• _AVAILABLE DATA_
^^^^^^^^^^^^^^^^
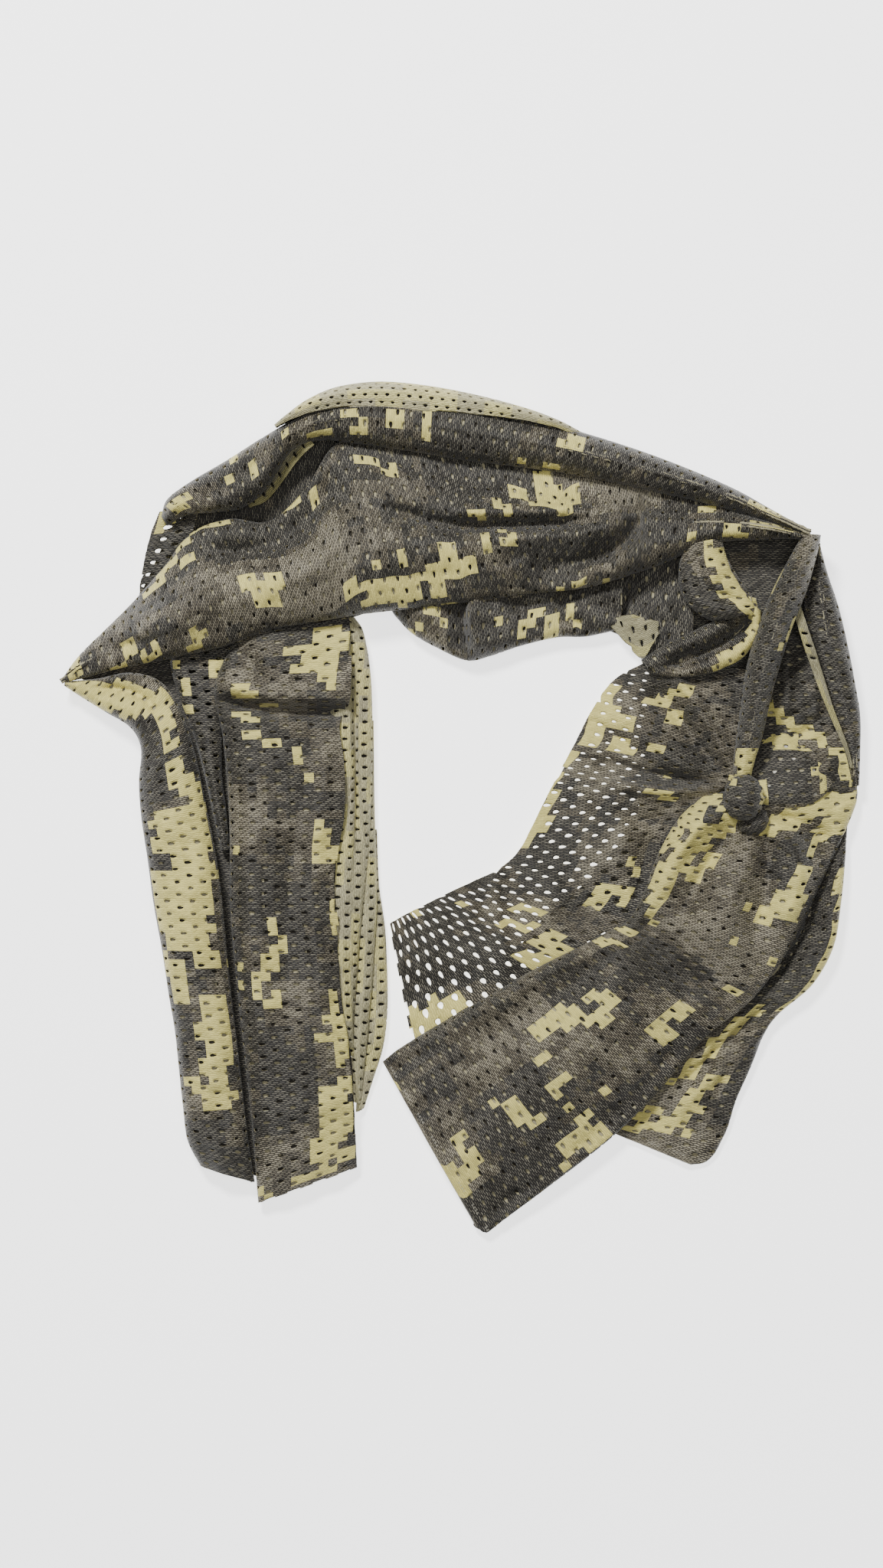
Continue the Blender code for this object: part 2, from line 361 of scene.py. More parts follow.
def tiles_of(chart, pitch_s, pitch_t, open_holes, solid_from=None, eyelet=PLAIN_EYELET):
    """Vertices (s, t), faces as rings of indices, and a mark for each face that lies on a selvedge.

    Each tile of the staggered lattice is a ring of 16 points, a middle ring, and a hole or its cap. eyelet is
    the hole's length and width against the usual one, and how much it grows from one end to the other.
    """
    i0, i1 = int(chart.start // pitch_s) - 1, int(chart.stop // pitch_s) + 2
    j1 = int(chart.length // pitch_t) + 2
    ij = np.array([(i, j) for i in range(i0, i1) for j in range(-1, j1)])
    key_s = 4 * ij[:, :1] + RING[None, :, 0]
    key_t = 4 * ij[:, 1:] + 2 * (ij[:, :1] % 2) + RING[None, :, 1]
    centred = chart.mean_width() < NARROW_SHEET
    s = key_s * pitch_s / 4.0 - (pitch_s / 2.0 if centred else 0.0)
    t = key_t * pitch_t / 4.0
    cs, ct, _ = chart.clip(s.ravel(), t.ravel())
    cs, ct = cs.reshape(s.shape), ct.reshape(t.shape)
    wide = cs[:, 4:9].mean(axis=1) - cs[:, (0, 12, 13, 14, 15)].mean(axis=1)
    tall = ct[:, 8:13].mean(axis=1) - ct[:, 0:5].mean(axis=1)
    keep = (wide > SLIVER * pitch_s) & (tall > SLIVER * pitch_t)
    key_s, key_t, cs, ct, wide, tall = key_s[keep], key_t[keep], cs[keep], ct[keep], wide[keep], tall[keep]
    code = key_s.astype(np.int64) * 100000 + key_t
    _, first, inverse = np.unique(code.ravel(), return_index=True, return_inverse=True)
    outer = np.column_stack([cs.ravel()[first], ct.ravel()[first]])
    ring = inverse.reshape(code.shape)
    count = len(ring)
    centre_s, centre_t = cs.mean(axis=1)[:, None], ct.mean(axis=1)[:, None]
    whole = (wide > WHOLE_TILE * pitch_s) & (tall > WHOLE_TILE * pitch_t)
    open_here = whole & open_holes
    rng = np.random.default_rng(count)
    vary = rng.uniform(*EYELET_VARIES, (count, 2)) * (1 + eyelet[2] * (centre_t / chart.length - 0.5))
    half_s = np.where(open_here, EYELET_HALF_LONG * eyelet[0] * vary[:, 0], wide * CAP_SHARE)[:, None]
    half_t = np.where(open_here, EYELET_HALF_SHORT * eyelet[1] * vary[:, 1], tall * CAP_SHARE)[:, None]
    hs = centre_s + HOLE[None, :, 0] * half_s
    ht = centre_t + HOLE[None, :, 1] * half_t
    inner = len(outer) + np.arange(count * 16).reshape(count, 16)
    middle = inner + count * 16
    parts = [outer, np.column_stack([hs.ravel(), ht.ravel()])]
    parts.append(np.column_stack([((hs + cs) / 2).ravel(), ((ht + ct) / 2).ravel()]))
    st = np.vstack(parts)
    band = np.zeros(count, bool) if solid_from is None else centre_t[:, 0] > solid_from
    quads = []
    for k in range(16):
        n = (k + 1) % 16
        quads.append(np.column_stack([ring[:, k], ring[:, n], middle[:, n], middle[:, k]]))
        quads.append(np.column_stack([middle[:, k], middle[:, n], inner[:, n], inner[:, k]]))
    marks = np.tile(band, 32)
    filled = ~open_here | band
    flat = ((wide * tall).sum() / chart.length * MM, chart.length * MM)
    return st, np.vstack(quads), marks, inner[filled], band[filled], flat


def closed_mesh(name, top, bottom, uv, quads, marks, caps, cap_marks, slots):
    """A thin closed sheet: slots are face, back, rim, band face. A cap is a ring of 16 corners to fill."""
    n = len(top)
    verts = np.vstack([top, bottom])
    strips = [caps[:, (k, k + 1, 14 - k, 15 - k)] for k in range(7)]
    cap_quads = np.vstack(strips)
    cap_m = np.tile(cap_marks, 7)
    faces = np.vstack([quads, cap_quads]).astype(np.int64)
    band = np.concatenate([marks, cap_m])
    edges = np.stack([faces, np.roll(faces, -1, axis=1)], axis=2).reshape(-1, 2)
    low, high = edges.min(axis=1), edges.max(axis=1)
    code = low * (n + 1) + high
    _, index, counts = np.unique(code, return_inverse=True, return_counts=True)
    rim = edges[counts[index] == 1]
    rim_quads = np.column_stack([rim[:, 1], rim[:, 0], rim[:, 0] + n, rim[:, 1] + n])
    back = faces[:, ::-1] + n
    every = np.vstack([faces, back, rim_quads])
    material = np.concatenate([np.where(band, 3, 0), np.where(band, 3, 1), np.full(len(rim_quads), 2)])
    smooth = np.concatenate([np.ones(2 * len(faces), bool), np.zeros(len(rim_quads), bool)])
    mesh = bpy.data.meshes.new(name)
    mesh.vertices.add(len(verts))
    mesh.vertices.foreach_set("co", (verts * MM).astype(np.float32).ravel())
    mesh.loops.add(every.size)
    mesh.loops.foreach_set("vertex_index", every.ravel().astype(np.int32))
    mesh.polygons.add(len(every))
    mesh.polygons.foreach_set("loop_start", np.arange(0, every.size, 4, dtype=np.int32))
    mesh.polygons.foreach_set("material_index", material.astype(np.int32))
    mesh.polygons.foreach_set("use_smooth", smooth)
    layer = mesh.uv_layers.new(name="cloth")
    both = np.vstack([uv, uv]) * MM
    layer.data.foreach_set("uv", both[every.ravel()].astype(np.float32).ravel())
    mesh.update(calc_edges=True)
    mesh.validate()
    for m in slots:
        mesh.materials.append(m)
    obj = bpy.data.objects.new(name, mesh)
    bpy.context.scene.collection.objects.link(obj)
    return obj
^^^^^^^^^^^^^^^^
• _EXERCISE DESCRIPTION_
Using the data above, output each line exactly.

• _CORRECT OUTPUT_
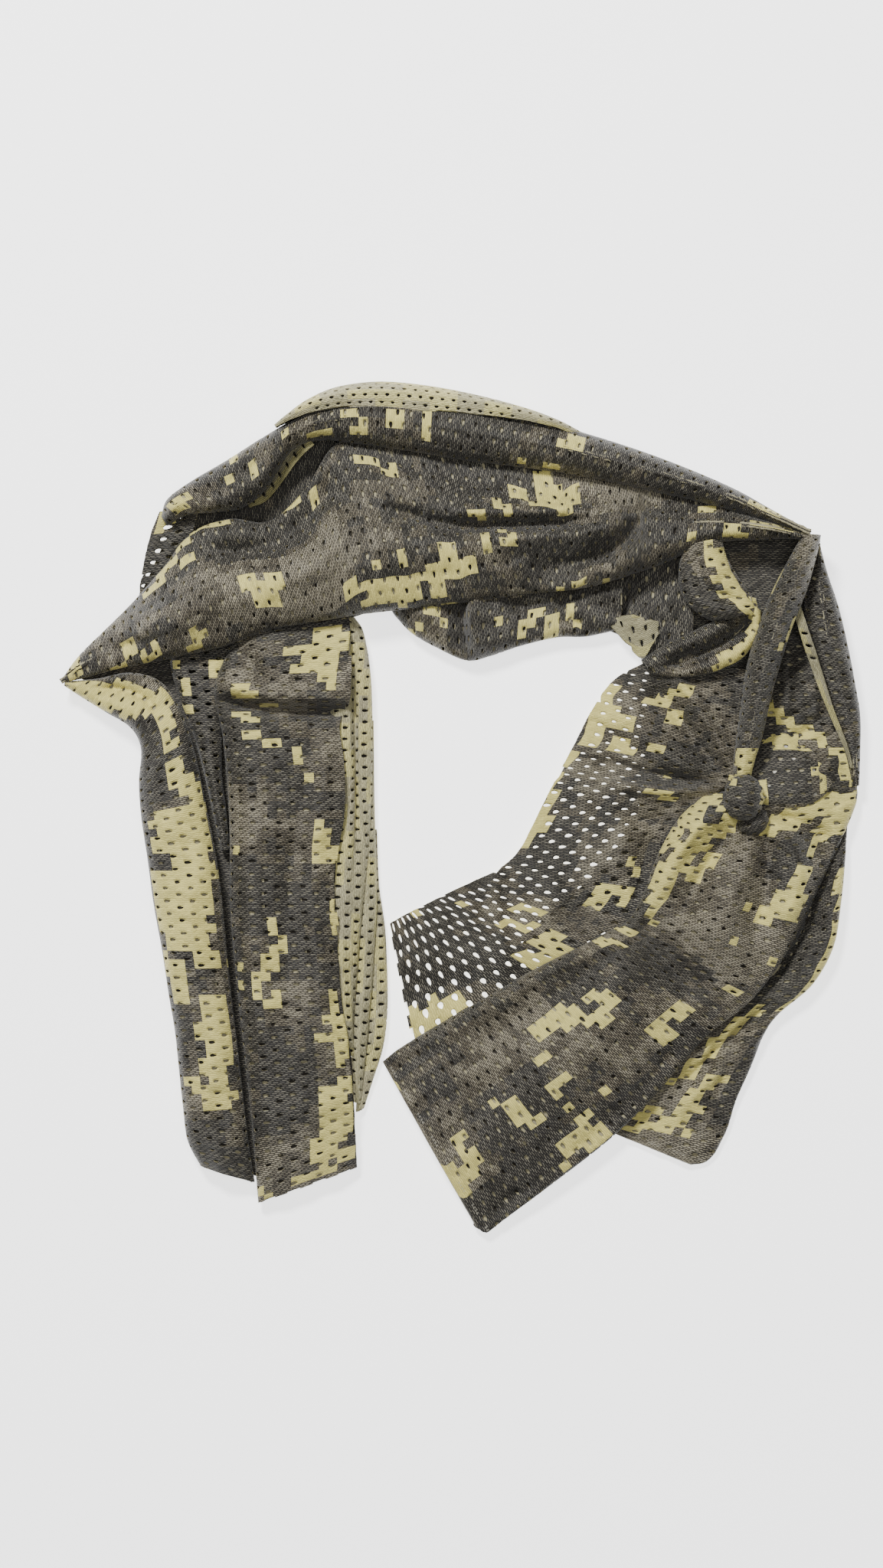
Continue the Blender code for this object: part 2, from line 361 of scene.py. More parts follow.
def tiles_of(chart, pitch_s, pitch_t, open_holes, solid_from=None, eyelet=PLAIN_EYELET):
    """Vertices (s, t), faces as rings of indices, and a mark for each face that lies on a selvedge.

    Each tile of the staggered lattice is a ring of 16 points, a middle ring, and a hole or its cap. eyelet is
    the hole's length and width against the usual one, and how much it grows from one end to the other.
    """
    i0, i1 = int(chart.start // pitch_s) - 1, int(chart.stop // pitch_s) + 2
    j1 = int(chart.length // pitch_t) + 2
    ij = np.array([(i, j) for i in range(i0, i1) for j in range(-1, j1)])
    key_s = 4 * ij[:, :1] + RING[None, :, 0]
    key_t = 4 * ij[:, 1:] + 2 * (ij[:, :1] % 2) + RING[None, :, 1]
    centred = chart.mean_width() < NARROW_SHEET
    s = key_s * pitch_s / 4.0 - (pitch_s / 2.0 if centred else 0.0)
    t = key_t * pitch_t / 4.0
    cs, ct, _ = chart.clip(s.ravel(), t.ravel())
    cs, ct = cs.reshape(s.shape), ct.reshape(t.shape)
    wide = cs[:, 4:9].mean(axis=1) - cs[:, (0, 12, 13, 14, 15)].mean(axis=1)
    tall = ct[:, 8:13].mean(axis=1) - ct[:, 0:5].mean(axis=1)
    keep = (wide > SLIVER * pitch_s) & (tall > SLIVER * pitch_t)
    key_s, key_t, cs, ct, wide, tall = key_s[keep], key_t[keep], cs[keep], ct[keep], wide[keep], tall[keep]
    code = key_s.astype(np.int64) * 100000 + key_t
    _, first, inverse = np.unique(code.ravel(), return_index=True, return_inverse=True)
    outer = np.column_stack([cs.ravel()[first], ct.ravel()[first]])
    ring = inverse.reshape(code.shape)
    count = len(ring)
    centre_s, centre_t = cs.mean(axis=1)[:, None], ct.mean(axis=1)[:, None]
    whole = (wide > WHOLE_TILE * pitch_s) & (tall > WHOLE_TILE * pitch_t)
    open_here = whole & open_holes
    rng = np.random.default_rng(count)
    vary = rng.uniform(*EYELET_VARIES, (count, 2)) * (1 + eyelet[2] * (centre_t / chart.length - 0.5))
    half_s = np.where(open_here, EYELET_HALF_LONG * eyelet[0] * vary[:, 0], wide * CAP_SHARE)[:, None]
    half_t = np.where(open_here, EYELET_HALF_SHORT * eyelet[1] * vary[:, 1], tall * CAP_SHARE)[:, None]
    hs = centre_s + HOLE[None, :, 0] * half_s
    ht = centre_t + HOLE[None, :, 1] * half_t
    inner = len(outer) + np.arange(count * 16).reshape(count, 16)
    middle = inner + count * 16
    parts = [outer, np.column_stack([hs.ravel(), ht.ravel()])]
    parts.append(np.column_stack([((hs + cs) / 2).ravel(), ((ht + ct) / 2).ravel()]))
    st = np.vstack(parts)
    band = np.zeros(count, bool) if solid_from is None else centre_t[:, 0] > solid_from
    quads = []
    for k in range(16):
        n = (k + 1) % 16
        quads.append(np.column_stack([ring[:, k], ring[:, n], middle[:, n], middle[:, k]]))
        quads.append(np.column_stack([middle[:, k], middle[:, n], inner[:, n], inner[:, k]]))
    marks = np.tile(band, 32)
    filled = ~open_here | band
    flat = ((wide * tall).sum() / chart.length * MM, chart.length * MM)
    return st, np.vstack(quads), marks, inner[filled], band[filled], flat


def closed_mesh(name, top, bottom, uv, quads, marks, caps, cap_marks, slots):
    """A thin closed sheet: slots are face, back, rim, band face. A cap is a ring of 16 corners to fill."""
    n = len(top)
    verts = np.vstack([top, bottom])
    strips = [caps[:, (k, k + 1, 14 - k, 15 - k)] for k in range(7)]
    cap_quads = np.vstack(strips)
    cap_m = np.tile(cap_marks, 7)
    faces = np.vstack([quads, cap_quads]).astype(np.int64)
    band = np.concatenate([marks, cap_m])
    edges = np.stack([faces, np.roll(faces, -1, axis=1)], axis=2).reshape(-1, 2)
    low, high = edges.min(axis=1), edges.max(axis=1)
    code = low * (n + 1) + high
    _, index, counts = np.unique(code, return_inverse=True, return_counts=True)
    rim = edges[counts[index] == 1]
    rim_quads = np.column_stack([rim[:, 1], rim[:, 0], rim[:, 0] + n, rim[:, 1] + n])
    back = faces[:, ::-1] + n
    every = np.vstack([faces, back, rim_quads])
    material = np.concatenate([np.where(band, 3, 0), np.where(band, 3, 1), np.full(len(rim_quads), 2)])
    smooth = np.concatenate([np.ones(2 * len(faces), bool), np.zeros(len(rim_quads), bool)])
    mesh = bpy.data.meshes.new(name)
    mesh.vertices.add(len(verts))
    mesh.vertices.foreach_set("co", (verts * MM).astype(np.float32).ravel())
    mesh.loops.add(every.size)
    mesh.loops.foreach_set("vertex_index", every.ravel().astype(np.int32))
    mesh.polygons.add(len(every))
    mesh.polygons.foreach_set("loop_start", np.arange(0, every.size, 4, dtype=np.int32))
    mesh.polygons.foreach_set("material_index", material.astype(np.int32))
    mesh.polygons.foreach_set("use_smooth", smooth)
    layer = mesh.uv_layers.new(name="cloth")
    both = np.vstack([uv, uv]) * MM
    layer.data.foreach_set("uv", both[every.ravel()].astype(np.float32).ravel())
    mesh.update(calc_edges=True)
    mesh.validate()
    for m in slots:
        mesh.materials.append(m)
    obj = bpy.data.objects.new(name, mesh)
    bpy.context.scene.collection.objects.link(obj)
    return obj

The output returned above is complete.